Et je me suis dit que dans quarante ans, peut-être qu’une jeune femme comme moi, peut-être que l’un de mes petits enfants, apercevra mon tatouage à la faveur d’un pull flottant. Et qu’il sourira. Comme moi.

-Lexie Swing-

4 réflexions sur “Tatoué(s)

  1. je suis sûre que tu seras toujours fière de tes beaux tatoos, même dans 40 ans, parce qu’ils font partie de toi et qu’ils représentent une partie de ta vie ;)
    bizz

  2. C’est marrant, je ne t’imaginais pas tatouée. Je ne sais pas pourquoi… peut-être parce que ça renvoit à l’idée de la femme plutôt que de la maman, et ces derniers temps, je voyais plus ton côté maman sur le blog. C’est con, en fait.
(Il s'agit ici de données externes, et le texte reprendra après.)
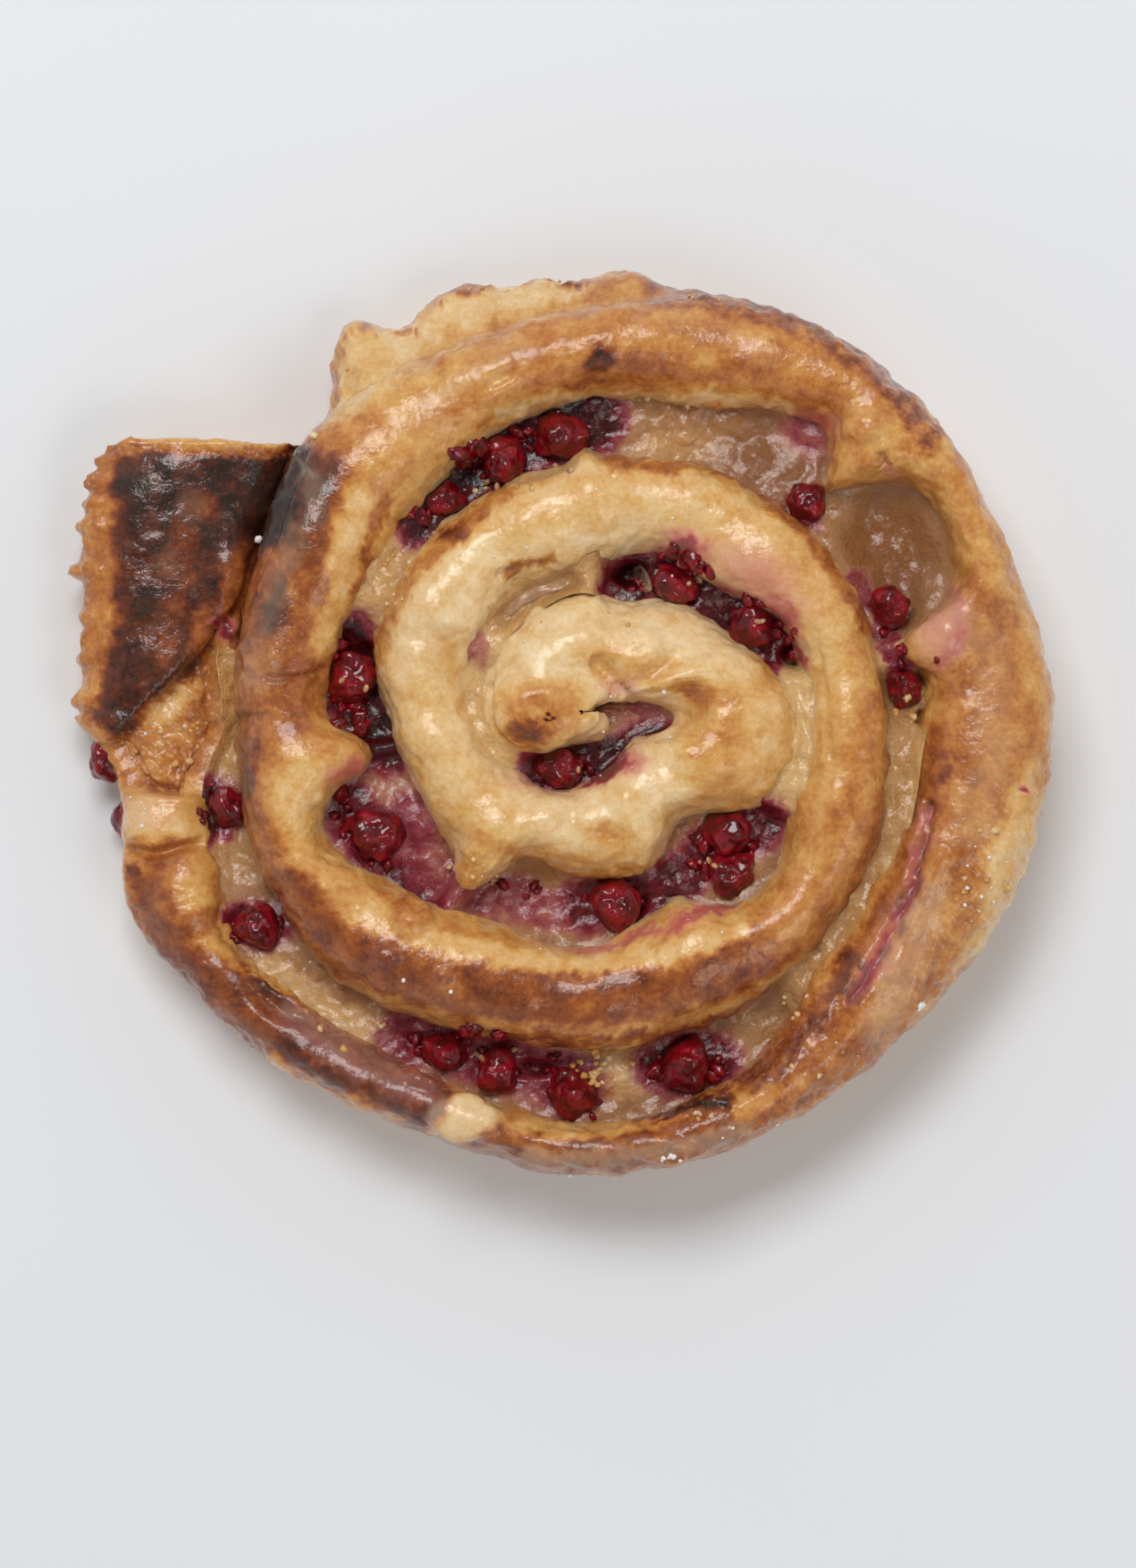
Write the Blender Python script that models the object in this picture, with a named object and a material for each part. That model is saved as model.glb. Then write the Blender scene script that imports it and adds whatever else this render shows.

    Je trouve qu’on fait souvent tout un drame du vieillissement… quand je vois ma mère, ma mamie, mes amies plus âgées, je ne me dit pas « oh, les vieilles! »

    J’ai appris autre chose en lisant ton article : de temps en temps, je fais l’épicerie à Gatineau, au Québec, à quelques minutes d’Ottawa. Effectivement, y’a quelqu’un à IGA qui met tes courses dans le sac… et je ne savais pas si je devais tipper ou si c’était un emploi en bonne et due forme. En Ontario, c,est le caissier qui met tes courses dans le sac.

  3. J’aime les tatouages, même si je n’en ai aucun (pour le moment). C’est comme sauvegarder une partie de soi pour l’éternité, une époque qui nous a marqué, un défi fou.